Sleeve is Eugene and Frances wrapped in “old glory” on the front and them two from out of off of the Pooh Sticks wrapped in “old glory” on the back.
I don’t know what the hell this is, other than that it’s pretty obnoxious.
Sleeve is as weird and crude as the music.
I don’t like their name, and I don’t know who Jordi Rosen is, who apparently features. But I do like their reverbed-to-shit cheap-trash shoegaze. On Air makes me think of On the Air. Underrated, that. And probably so is this.
Sleeve is plain black with a sticker, so not much to talk about there.
Sleeve is initially hidden by a falling-apart paper bag, but turns out to be full-colour printed job with hand lettering and a collage. You’d think I’d like that, wouldn’t you? But contrary me doesn’t particularly, because it’s all a bit ker-aaay-zeeee!!!!11!!. The collage includes Prince Charles’ adult head on a child’s body, which I do like because it reminds me of Gatwick, Russell Brand’s doll friend from back when he was just a harmless nutter doing MTV links.
I expected the music to be sillier than it is too. It’s just Ms David singing, sometimes in a bit of a musical theatre style, whilst accompanying herself on an old Moog MG1. Yes! Finally! Someone says what the gear is! 10/10.
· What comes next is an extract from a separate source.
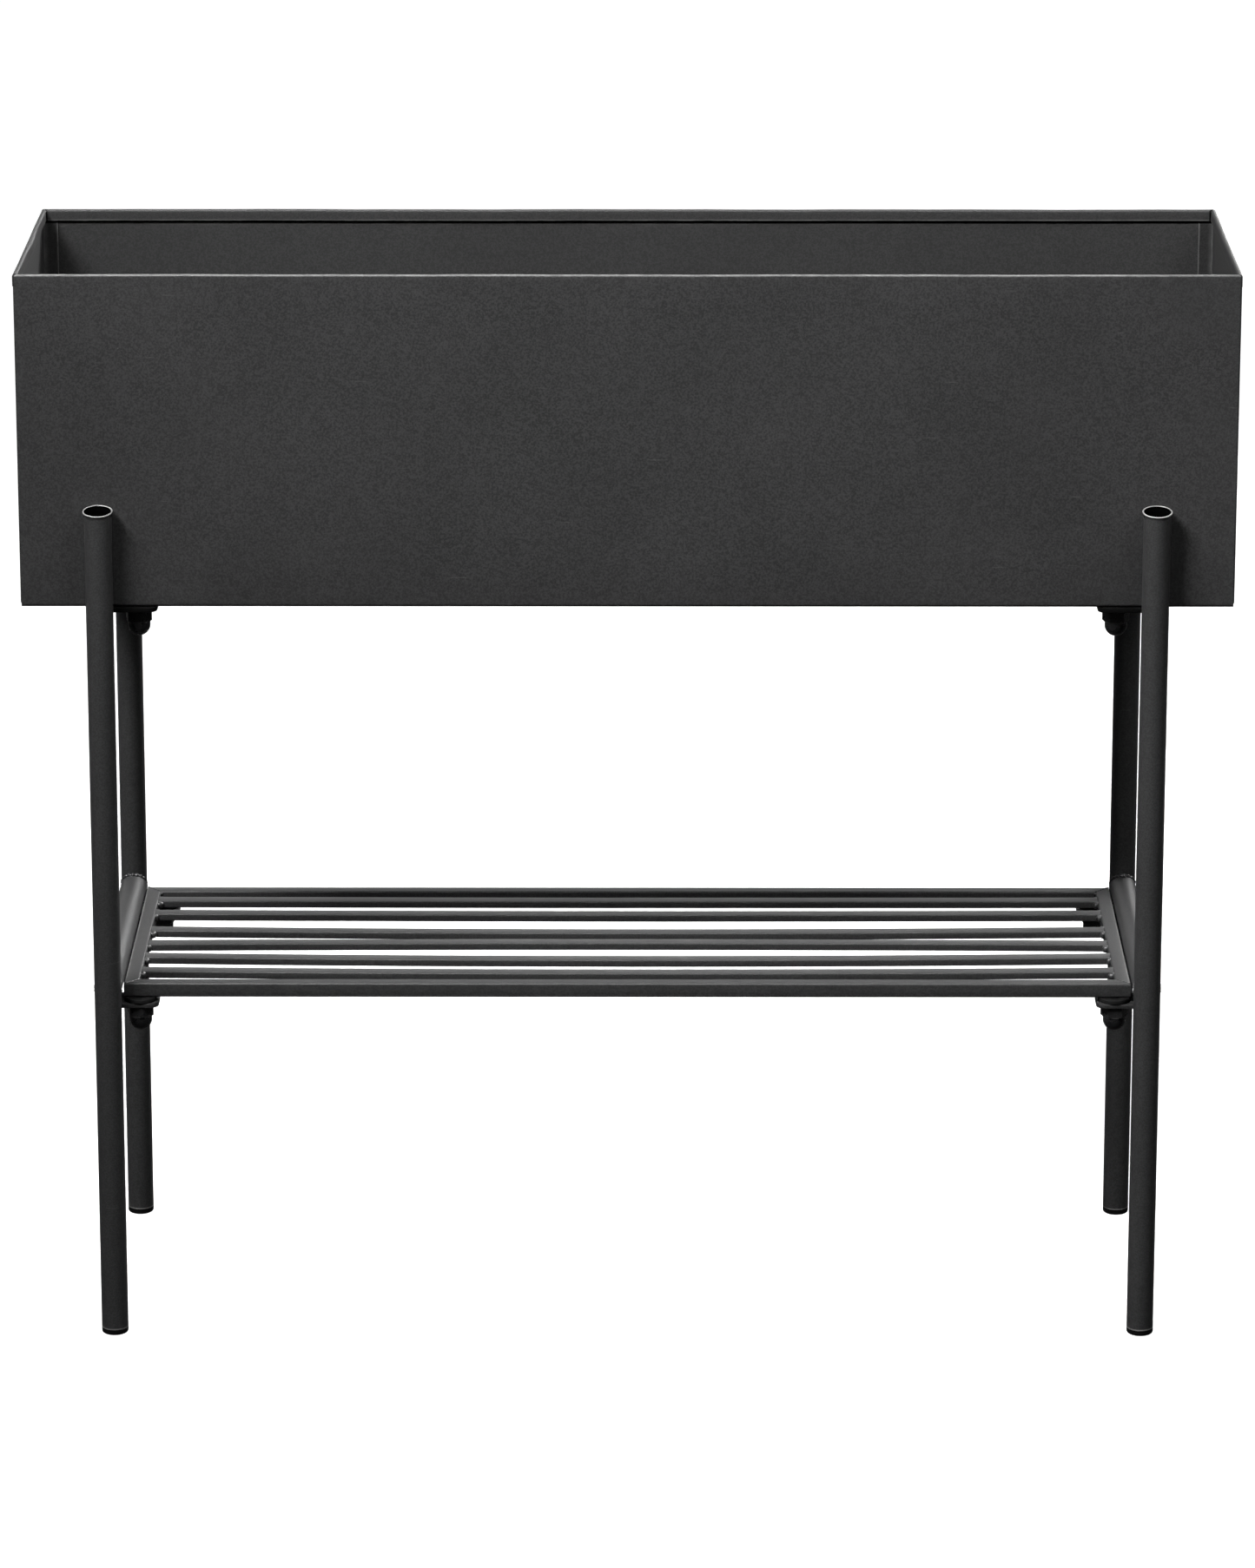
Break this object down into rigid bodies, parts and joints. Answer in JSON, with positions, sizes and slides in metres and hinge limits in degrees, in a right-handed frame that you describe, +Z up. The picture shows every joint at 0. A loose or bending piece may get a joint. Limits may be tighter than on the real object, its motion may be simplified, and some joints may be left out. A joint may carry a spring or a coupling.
{
  "type": "raised planter",
  "caption": "Long rectangular planter trough raised on round tube legs, open at the top, with a slatted shelf bolted between the legs.",
  "frame": {"origin": "centre of the footprint on the floor", "axes": "+X along the trough to the right as seen from the front, +Y to the rear, +Z up; the front faces -Y"},
  "size_m": [0.8, 0.25, 0.73],
  "materials": {
    "powder_coat": "fine matt black powder coat",
    "black_fastener": "satin black finish on steel fasteners",
    "foot_plastic": "moulded black plastic",
    "spacer_rubber": "matt black rubber"
  },
  "bodies": {
    "root": {"trough_wrap": "powder_coat", "trough_left_end": "powder_coat", "trough_right_end": "powder_coat", "front_left_leg": "powder_coat", "front_right_leg": "powder_coat", "rear_left_leg": "powder_coat", "rear_right_leg": "powder_coat", "front_left_foot_plug": "foot_plastic", "front_right_foot_plug": "foot_plastic", "rear_left_foot_plug": "foot_plastic", "rear_right_foot_plug": "foot_plastic", "left_cross_tube": "powder_coat", "right_cross_tube": "powder_coat", "front_left_trough_tab": "powder_coat", "front_right_trough_tab": "powder_coat", "rear_left_trough_tab": "powder_coat", "rear_right_trough_tab": "powder_coat", "front_left_shelf_tab": "powder_coat", "front_right_shelf_tab": "powder_coat", "rear_left_shelf_tab": "powder_coat", "rear_right_shelf_tab": "powder_coat", "shelf_front_rail": "powder_coat", "shelf_rear_rail": "powder_coat", "shelf_left_rail": "powder_coat", "shelf_right_rail": "powder_coat", "shelf_slat_1": "powder_coat", "shelf_slat_2": "powder_coat", "shelf_slat_3": "powder_coat", "shelf_slat_4": "powder_coat", "shelf_slat_5": "powder_coat", "shelf_slat_6": "powder_coat", "trough_bolts": "black_fastener", "trough_washers": "black_fastener", "trough_cap_nuts": "black_fastener", "shelf_studs": "black_fastener", "shelf_spacers": "spacer_rubber", "shelf_cap_nuts": "black_fastener"}
  },
  "joints": []
}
If I’d seen this in a rack I wouldn’t have bought it because of the minor wackaging, obvious effing and jeffing, and a song called Bad Sandwich. But I’d have missed out, because it’s a nice little record.
Last one tonight and it’s Astrel K on, of all things, Duophonic Super 45s! I’d pretty much given up on them.
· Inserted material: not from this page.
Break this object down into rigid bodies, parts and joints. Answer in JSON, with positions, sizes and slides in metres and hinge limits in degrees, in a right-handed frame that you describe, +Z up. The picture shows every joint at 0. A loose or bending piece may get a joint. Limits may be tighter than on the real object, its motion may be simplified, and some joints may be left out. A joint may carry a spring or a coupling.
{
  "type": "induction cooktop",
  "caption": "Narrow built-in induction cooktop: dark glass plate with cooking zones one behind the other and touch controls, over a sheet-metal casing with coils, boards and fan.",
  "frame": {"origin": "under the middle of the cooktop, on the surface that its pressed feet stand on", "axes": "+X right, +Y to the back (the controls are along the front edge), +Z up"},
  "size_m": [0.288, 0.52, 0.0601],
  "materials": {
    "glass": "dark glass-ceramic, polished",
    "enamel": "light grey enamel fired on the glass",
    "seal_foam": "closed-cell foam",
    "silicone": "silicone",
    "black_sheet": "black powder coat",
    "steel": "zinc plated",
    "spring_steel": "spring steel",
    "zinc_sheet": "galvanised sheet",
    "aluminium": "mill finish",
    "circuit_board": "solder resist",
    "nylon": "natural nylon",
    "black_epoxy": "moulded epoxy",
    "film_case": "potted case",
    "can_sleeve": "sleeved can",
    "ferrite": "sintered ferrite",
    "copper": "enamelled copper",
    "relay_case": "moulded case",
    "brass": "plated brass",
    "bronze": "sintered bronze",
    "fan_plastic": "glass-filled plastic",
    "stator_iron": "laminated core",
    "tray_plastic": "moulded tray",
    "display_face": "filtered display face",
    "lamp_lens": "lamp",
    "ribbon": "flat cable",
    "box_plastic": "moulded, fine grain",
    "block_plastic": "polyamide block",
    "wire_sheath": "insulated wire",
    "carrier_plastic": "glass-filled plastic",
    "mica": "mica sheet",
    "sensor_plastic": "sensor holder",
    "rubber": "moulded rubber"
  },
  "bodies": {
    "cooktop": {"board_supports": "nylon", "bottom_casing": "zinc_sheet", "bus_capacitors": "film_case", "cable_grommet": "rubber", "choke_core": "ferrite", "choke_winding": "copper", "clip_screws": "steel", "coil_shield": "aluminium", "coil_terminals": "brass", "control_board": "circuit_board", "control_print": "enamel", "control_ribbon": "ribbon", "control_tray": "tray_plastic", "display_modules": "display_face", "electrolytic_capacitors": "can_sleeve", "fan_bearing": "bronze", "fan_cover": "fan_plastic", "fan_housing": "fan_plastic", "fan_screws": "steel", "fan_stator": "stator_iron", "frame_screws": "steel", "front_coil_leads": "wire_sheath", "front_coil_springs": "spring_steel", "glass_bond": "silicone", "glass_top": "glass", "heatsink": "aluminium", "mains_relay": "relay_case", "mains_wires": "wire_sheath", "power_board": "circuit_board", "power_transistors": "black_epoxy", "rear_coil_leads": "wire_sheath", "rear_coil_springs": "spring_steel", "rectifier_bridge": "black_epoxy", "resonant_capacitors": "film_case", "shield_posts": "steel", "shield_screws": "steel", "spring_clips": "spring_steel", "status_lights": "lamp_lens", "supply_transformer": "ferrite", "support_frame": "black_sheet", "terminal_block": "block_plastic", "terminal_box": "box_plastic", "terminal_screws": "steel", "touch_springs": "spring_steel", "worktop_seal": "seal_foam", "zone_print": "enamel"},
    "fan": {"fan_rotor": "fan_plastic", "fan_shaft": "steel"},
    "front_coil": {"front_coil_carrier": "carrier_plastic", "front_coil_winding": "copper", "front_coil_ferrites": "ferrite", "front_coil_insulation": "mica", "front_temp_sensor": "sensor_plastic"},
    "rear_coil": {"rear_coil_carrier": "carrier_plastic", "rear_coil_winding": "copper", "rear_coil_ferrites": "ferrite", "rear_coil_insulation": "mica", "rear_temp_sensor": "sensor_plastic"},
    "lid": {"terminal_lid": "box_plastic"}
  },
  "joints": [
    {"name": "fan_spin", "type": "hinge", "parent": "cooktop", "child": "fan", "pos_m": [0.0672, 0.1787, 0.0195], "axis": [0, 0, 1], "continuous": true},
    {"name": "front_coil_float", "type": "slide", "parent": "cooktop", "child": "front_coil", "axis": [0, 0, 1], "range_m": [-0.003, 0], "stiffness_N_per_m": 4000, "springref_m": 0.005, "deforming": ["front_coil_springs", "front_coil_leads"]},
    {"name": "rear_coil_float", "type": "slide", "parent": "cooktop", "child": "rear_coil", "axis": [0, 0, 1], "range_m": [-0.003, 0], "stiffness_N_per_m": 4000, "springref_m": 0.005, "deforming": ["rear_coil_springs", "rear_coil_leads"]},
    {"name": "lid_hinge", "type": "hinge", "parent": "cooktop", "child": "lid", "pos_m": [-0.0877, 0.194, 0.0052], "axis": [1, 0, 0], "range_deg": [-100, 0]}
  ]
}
On the ‘a’ Astrel K mix smooth vocal stylings with clean guitars and some crazy analogue monophonic portamento. The Pro 3 is paraphonic. We’ve got all the ‘phonics in tonight. (Except the Stereophonics, obviously. That would be awful.)
The ‘b’ is pretty different, with Broadcastish tick-tocky bass, and lyrics in a language I cannot identify. Possibly Scandinavian. Higgle o mota dem, jeg heter Sara Palmer. (With apologies to all Norwegians.)
Sleeve is white card with stamps of the band name, the number (with superfluous leading zeroes) and Cliff! Yes, Cliff. Cliff, it’s so nice to have you back.